Gather all lines with "JSON" from the records.

-------- GIVEN INFORMATION --------

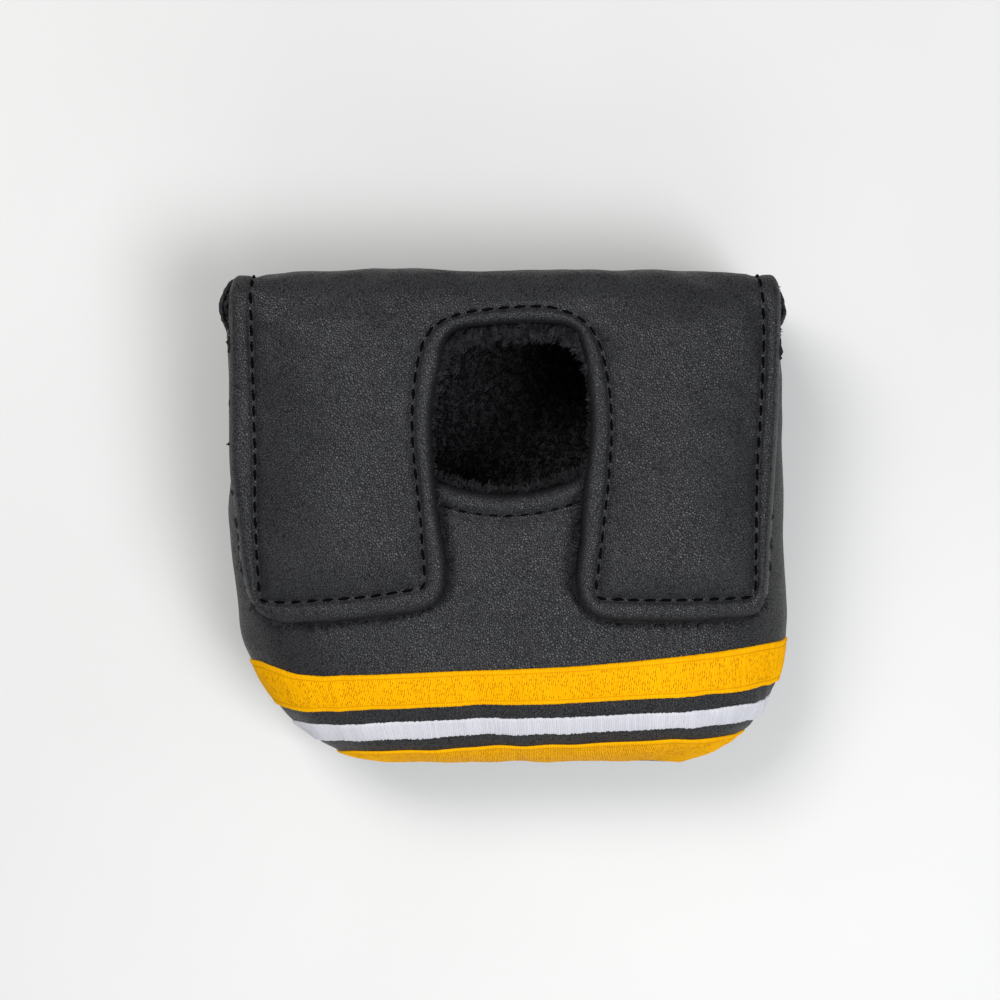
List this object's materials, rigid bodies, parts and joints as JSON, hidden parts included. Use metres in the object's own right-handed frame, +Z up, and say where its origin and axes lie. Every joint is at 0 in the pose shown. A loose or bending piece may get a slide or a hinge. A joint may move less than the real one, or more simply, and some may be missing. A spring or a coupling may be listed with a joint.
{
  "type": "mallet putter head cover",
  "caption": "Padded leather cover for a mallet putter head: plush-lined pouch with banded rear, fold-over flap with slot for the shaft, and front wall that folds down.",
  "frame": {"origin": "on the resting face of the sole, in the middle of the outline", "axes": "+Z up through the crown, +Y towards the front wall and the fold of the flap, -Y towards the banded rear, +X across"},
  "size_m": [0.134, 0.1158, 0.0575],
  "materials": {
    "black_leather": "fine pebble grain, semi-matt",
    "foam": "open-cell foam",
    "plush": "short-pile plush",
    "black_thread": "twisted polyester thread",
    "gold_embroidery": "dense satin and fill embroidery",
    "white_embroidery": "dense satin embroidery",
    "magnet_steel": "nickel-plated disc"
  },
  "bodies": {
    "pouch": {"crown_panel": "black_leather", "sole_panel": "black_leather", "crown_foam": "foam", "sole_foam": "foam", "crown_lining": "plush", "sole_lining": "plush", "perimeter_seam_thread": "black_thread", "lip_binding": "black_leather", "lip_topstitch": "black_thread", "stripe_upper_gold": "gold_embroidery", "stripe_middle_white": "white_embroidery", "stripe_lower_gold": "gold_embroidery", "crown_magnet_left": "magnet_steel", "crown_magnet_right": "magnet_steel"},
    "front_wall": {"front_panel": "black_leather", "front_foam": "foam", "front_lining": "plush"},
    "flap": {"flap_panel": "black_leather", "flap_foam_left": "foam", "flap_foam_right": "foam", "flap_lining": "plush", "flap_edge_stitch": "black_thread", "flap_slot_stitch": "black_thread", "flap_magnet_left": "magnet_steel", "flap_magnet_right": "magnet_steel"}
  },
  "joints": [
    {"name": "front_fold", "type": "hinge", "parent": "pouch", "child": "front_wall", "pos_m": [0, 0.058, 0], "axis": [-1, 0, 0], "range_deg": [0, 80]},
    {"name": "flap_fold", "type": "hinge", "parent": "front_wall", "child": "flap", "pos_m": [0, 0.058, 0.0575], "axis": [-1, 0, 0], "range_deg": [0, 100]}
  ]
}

--------
-------- GIVEN INFORMATION --------

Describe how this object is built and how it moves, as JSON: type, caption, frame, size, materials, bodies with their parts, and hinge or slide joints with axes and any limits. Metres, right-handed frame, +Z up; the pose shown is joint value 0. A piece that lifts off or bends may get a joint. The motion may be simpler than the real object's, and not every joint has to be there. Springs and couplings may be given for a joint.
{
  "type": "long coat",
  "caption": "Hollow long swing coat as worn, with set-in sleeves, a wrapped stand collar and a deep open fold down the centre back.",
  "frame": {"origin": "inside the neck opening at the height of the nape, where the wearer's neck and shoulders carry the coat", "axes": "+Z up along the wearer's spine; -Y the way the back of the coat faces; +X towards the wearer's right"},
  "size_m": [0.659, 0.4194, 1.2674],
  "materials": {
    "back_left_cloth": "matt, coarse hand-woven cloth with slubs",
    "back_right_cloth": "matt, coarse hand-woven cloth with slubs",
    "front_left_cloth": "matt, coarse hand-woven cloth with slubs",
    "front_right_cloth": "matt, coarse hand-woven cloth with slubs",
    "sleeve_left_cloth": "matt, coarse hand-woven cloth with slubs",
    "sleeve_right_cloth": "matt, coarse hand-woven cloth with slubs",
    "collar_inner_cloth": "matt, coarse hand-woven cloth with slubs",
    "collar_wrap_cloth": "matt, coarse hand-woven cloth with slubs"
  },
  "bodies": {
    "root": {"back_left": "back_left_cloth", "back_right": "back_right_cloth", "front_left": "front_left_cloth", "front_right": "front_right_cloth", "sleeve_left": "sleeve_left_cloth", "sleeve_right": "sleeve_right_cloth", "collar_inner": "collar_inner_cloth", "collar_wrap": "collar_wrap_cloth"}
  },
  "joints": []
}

--------
-------- GIVEN INFORMATION --------

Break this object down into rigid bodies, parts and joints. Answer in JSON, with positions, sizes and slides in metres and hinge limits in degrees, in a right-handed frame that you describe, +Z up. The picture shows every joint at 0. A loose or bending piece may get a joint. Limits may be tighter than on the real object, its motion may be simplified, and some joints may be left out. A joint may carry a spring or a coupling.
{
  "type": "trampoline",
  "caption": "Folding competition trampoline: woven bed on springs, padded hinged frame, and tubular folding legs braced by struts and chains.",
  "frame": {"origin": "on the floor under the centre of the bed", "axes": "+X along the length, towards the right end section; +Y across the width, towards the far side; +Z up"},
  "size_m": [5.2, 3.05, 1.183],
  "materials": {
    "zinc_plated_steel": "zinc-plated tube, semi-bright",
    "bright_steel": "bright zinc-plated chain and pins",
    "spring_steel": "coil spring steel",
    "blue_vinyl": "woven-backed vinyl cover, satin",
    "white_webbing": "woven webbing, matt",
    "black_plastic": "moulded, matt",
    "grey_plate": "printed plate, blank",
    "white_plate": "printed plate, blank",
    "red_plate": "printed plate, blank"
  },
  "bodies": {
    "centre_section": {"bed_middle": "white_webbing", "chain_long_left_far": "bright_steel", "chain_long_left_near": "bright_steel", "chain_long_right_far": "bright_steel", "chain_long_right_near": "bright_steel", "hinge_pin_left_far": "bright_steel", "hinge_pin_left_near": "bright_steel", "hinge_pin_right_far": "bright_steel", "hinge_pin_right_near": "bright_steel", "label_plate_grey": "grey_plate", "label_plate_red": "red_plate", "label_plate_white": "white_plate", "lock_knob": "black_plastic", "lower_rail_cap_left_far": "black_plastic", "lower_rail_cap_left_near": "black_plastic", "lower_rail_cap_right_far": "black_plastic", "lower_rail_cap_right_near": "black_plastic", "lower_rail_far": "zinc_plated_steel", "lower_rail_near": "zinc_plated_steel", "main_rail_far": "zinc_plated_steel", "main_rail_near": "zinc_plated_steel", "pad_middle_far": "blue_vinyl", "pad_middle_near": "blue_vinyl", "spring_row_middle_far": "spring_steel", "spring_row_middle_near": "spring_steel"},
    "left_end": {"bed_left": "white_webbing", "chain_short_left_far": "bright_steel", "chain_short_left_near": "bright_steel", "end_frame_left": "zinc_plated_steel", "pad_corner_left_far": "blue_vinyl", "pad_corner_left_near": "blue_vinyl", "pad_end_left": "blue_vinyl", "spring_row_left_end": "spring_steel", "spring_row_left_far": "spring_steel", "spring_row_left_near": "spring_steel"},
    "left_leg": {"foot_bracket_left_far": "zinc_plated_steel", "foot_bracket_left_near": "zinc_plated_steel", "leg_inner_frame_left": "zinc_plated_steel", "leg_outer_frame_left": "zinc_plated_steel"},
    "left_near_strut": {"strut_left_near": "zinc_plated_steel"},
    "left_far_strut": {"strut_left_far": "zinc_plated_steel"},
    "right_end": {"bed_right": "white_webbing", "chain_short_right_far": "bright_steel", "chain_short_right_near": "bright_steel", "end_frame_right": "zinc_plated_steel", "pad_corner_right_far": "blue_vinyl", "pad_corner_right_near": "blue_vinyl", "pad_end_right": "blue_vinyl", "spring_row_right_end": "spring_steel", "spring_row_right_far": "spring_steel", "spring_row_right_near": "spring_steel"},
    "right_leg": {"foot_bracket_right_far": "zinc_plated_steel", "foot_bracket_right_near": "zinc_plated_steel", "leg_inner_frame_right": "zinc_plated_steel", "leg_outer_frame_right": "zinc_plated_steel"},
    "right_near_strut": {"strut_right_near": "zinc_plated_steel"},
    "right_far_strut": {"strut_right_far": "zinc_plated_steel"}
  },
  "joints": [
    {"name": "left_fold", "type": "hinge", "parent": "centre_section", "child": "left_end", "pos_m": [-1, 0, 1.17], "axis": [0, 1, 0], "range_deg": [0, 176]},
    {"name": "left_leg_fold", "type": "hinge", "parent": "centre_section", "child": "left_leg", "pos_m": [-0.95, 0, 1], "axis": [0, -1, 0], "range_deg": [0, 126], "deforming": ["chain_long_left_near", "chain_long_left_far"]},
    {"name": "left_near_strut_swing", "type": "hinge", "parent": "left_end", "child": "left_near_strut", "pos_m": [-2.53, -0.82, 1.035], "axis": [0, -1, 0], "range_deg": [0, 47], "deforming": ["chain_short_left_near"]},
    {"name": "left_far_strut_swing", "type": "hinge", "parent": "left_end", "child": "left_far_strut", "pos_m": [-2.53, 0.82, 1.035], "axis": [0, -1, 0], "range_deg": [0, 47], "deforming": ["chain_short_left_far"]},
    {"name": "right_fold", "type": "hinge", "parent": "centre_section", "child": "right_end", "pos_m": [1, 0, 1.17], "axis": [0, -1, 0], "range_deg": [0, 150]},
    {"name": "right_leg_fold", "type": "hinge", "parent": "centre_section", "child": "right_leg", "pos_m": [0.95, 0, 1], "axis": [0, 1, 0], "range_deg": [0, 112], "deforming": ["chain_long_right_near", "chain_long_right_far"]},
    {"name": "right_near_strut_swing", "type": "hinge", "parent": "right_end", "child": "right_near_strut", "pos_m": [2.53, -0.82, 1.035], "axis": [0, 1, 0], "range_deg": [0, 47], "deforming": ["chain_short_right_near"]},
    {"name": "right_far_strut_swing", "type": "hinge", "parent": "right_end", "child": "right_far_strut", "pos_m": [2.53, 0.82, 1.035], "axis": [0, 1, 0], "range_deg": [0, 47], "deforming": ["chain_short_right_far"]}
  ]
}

--------

• SOLUTION BELOW
List this object's materials, rigid bodies, parts and joints as JSON, hidden parts included. Use metres in the object's own right-handed frame, +Z up, and say where its origin and axes lie. Every joint is at 0 in the pose shown. A loose or bending piece may get a slide or a hinge. A joint may move less than the real one, or more simply, and some may be missing. A spring or a coupling may be listed with a joint.
Describe how this object is built and how it moves, as JSON: type, caption, frame, size, materials, bodies with their parts, and hinge or slide joints with axes and any limits. Metres, right-handed frame, +Z up; the pose shown is joint value 0. A piece that lifts off or bends may get a joint. The motion may be simpler than the real object's, and not every joint has to be there. Springs and couplings may be given for a joint.
Break this object down into rigid bodies, parts and joints. Answer in JSON, with positions, sizes and slides in metres and hinge limits in degrees, in a right-handed frame that you describe, +Z up. The picture shows every joint at 0. A loose or bending piece may get a joint. Limits may be tighter than on the real object, its motion may be simplified, and some joints may be left out. A joint may carry a spring or a coupling.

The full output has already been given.